At the time, the Kikuyu and Kisii were seen as not supportive of the Moi government. The evictions were viewed as punishment for their failure to back the ruling party.
Fr Kaiser worked hard to ensure that the government resettled the displaced on the land that they had previously been evicted from in the Rift Valley so that they could continue with their livs. When this did not work, he sought other forums to express the grievances of the displaced families. He wrote letters, some which put him on a collision course with the government. He was banned from entering Maela camp by the authorities.
According to Fr Kaiser's estimates, there were about 80,000 people who had been forced to Maela camp by the ethnic violence. "The problem of the displaced people in Kenya is enormous and is a major factor in the slowing down of the economy," he wrote. According to him, the number of people displaced by ethnic violence in the region between 1986-1995 was about one million. Fr Kaiser's activities attracted the attention of the international media. The displacements in Rift Valley became a source of embarrassment to the Moi government, which was already under pressure to open up political space to keep Western aid flowing. With pressure mounting, the government was compelled to establish a commission of inquiry into ethnic killings - the Judicial Commission of Inquiry on Land Clashes, chaired by retired judge Akilano Akiwumi.

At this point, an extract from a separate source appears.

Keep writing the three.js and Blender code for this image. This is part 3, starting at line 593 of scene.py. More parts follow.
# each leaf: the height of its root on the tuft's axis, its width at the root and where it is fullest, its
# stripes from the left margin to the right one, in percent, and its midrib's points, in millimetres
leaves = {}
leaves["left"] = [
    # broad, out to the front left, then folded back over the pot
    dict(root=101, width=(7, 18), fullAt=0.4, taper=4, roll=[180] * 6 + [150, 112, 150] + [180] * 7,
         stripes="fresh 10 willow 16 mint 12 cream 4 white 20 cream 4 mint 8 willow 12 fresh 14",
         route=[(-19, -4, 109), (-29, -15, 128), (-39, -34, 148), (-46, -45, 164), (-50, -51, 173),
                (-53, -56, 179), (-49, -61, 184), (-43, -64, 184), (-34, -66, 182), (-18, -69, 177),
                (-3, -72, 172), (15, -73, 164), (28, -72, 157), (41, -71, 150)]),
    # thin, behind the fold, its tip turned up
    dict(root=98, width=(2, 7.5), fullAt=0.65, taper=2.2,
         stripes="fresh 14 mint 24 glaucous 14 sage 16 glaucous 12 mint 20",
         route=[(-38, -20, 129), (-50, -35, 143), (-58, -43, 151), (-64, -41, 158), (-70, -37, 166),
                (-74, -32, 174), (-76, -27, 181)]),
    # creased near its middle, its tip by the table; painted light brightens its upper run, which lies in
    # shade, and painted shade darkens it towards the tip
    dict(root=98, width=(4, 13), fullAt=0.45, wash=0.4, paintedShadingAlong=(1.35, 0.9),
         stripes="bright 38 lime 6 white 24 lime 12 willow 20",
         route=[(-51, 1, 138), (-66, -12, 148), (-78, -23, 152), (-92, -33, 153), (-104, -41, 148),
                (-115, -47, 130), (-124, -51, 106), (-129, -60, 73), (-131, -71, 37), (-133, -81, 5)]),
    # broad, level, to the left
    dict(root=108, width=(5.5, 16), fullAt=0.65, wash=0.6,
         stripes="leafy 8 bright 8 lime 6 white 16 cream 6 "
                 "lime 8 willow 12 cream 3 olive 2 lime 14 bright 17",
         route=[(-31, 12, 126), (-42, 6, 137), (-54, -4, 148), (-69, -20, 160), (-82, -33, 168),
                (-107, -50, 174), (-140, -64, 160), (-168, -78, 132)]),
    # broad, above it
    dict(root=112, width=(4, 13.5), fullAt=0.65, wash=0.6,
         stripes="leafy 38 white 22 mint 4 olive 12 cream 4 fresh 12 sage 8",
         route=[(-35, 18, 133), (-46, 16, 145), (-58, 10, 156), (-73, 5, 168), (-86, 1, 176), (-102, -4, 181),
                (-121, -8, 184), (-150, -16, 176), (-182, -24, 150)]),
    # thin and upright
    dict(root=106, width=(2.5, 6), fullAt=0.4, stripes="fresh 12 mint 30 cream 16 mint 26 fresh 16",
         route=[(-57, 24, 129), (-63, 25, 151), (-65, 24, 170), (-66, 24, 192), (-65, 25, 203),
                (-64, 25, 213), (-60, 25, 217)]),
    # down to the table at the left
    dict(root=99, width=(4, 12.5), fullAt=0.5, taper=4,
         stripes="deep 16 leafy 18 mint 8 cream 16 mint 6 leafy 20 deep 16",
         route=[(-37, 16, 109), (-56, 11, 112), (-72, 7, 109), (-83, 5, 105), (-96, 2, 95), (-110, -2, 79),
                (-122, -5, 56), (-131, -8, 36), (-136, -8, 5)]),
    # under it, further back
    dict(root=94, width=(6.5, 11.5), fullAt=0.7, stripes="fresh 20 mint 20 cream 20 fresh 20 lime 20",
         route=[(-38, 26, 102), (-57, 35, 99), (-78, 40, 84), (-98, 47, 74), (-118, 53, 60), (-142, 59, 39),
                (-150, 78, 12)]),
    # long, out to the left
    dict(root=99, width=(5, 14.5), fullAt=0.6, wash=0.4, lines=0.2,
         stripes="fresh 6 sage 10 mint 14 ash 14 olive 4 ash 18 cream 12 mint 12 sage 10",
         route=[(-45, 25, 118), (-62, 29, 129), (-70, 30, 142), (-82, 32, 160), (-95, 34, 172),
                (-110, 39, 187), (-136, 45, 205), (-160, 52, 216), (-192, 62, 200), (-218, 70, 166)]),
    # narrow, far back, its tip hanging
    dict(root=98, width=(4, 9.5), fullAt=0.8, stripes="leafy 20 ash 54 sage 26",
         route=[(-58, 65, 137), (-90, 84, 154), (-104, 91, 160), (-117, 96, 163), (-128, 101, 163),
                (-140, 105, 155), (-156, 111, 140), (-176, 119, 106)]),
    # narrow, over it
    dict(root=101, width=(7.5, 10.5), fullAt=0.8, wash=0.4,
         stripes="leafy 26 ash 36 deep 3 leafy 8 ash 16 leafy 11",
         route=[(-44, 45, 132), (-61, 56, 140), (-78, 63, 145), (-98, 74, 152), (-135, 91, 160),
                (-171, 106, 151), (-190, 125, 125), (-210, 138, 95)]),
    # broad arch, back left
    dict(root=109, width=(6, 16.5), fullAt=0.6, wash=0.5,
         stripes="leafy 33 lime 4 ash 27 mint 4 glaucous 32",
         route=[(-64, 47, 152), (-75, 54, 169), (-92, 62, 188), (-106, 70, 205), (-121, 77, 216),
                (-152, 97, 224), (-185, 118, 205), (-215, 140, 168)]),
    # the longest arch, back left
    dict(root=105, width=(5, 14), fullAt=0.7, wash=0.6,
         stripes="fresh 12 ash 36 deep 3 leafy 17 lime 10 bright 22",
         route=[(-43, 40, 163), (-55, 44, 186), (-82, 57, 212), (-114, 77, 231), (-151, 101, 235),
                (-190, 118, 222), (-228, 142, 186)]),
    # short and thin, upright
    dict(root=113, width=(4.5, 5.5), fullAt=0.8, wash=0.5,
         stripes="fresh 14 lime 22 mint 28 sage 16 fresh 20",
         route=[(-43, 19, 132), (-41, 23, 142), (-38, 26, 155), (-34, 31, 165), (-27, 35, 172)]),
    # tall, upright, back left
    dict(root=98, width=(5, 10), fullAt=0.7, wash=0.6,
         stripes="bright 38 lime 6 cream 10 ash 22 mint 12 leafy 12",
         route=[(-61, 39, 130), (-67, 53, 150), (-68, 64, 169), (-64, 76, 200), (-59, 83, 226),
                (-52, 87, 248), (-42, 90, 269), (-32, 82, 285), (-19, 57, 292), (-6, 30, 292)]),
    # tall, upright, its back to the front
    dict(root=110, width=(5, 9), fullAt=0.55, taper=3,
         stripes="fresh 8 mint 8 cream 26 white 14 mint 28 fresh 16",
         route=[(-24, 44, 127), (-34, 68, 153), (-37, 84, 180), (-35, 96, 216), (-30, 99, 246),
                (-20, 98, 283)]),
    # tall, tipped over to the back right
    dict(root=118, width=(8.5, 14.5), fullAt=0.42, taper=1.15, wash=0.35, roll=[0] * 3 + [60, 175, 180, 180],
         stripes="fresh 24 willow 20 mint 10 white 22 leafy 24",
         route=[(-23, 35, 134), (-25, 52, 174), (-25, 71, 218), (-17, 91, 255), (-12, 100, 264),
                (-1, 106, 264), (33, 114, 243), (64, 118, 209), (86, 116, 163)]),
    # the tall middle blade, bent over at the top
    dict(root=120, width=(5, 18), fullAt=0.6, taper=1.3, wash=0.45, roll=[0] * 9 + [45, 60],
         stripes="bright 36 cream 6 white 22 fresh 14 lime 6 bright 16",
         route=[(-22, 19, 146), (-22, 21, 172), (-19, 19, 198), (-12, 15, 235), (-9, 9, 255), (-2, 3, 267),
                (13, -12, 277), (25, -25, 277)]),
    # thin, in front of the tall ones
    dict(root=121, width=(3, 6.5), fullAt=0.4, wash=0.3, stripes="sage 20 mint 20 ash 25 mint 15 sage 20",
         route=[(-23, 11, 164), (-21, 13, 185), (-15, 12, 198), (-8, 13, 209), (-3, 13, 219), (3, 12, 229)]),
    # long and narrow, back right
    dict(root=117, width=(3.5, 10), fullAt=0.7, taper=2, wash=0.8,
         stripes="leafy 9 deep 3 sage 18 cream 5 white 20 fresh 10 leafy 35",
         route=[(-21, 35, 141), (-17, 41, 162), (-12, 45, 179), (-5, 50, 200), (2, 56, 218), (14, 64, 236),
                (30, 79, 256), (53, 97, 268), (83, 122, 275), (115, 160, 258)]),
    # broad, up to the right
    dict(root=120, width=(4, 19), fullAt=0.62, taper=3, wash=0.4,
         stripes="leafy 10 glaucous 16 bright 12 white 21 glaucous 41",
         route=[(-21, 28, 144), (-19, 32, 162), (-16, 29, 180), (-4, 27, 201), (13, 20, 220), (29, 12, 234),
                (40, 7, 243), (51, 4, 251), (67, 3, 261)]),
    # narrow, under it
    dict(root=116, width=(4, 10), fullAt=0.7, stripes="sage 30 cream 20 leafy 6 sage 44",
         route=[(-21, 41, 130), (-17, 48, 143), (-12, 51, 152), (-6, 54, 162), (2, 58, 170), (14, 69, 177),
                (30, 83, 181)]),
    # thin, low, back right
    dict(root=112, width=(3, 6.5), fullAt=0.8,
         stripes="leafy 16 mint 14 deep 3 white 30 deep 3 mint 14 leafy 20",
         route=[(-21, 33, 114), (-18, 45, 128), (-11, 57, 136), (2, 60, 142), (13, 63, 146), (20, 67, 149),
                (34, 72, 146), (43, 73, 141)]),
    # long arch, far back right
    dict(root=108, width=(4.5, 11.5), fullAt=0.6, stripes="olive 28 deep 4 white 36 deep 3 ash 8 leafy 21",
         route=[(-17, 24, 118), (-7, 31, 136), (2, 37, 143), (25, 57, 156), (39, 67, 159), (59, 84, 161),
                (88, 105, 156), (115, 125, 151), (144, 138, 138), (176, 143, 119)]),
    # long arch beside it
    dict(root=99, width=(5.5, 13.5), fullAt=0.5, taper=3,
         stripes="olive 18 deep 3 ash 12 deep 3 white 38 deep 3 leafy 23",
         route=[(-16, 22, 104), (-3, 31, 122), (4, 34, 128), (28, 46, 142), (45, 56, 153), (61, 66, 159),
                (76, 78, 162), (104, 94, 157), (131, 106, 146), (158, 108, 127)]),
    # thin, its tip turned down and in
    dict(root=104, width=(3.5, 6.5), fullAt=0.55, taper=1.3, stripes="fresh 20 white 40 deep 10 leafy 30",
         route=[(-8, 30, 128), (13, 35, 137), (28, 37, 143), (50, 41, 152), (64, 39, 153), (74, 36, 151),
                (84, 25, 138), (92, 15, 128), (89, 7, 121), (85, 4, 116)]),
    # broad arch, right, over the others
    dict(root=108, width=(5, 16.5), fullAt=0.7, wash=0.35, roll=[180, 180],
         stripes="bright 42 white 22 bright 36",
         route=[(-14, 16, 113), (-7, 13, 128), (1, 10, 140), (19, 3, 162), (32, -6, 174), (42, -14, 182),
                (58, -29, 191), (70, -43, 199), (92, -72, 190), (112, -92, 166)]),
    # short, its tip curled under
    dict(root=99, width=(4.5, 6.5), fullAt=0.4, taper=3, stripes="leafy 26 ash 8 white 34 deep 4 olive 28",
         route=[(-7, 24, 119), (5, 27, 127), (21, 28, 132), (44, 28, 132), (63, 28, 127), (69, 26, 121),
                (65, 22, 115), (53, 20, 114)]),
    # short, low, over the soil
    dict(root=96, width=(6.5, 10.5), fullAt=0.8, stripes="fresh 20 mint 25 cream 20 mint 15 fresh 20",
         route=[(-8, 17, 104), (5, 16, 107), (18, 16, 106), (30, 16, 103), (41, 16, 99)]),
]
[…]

For Fr Kaiser, an opportunity to name and shame the big people in government who he believed had a hand in the killings and displacements had presented itself. In February 1999, he testified before the commission and submitted what was then seen as incriminating evidence against government bigwigs.
This was to be the final nail in his coffin. Several months later, his work permit expired and the government attempted to deport him declaring that he was a prohibited immigrant. However, the intervention of the Catholic Church and the US embassy in Nairobi saved him the agony of being ejected out of the country. Threats on his life increased after he gave his testimony.
And, the Latin saying Res Clamat Domino (a thing having been stolen cries out until it is returned to its rightful owner) was his personal motivation. "When I think of the fertile highlands of the Trans Mara and the many other areas of high rainfall on the Maasai reserve, I hear these lands crying to God for the return of their rightful owners," said Fr Kaiser. This was seen by those in government as incitement and explains why the 64-year-old was subjected to State harassment.
Fr Kaiser knew the dangers of speaking out in a country where the iron fist of the Moi regime had left church leadership, the press and even the civil society cowed.
After he had delivered his evidence before the Akiwumi commission, Sister Nuala Brangan prevailed upon him not to go back to Lolgorien, his base. He maintained that he would overcome the threats on his life.
"Don't worry, I am a good shot ... I'll shoot a few bullets in the air, and they'll go running," he is quoted as saying. Fr Kaiser was licensed to carry a shotgun which he always did. "Since I have been threatened before, I want all to know that if I disappear from the scene, because the bush is vast and the hyenas are many, that I am not planning any accident, nor, God forbid, any self-destruction," he said in one of the many letters he wrote to people close to him after he received a chain of threats.
Fr Kaiser knew that many people had been killed in circumstances which were passed off as an accident. On August 24, Fr Kaiser joined this list of martyrs. He was found in a ditch by the roadside on the Naivasha-Nakuru highway, with his shotgun by his side.
The police immediately said he had been shot, a version which the government later changed to claim that it was suicide. That verdict was later overturned by an official inquest. But his killers remain at large although the endorsement of a new constitution might at last give the departed priest cause for relief from beyond the grave.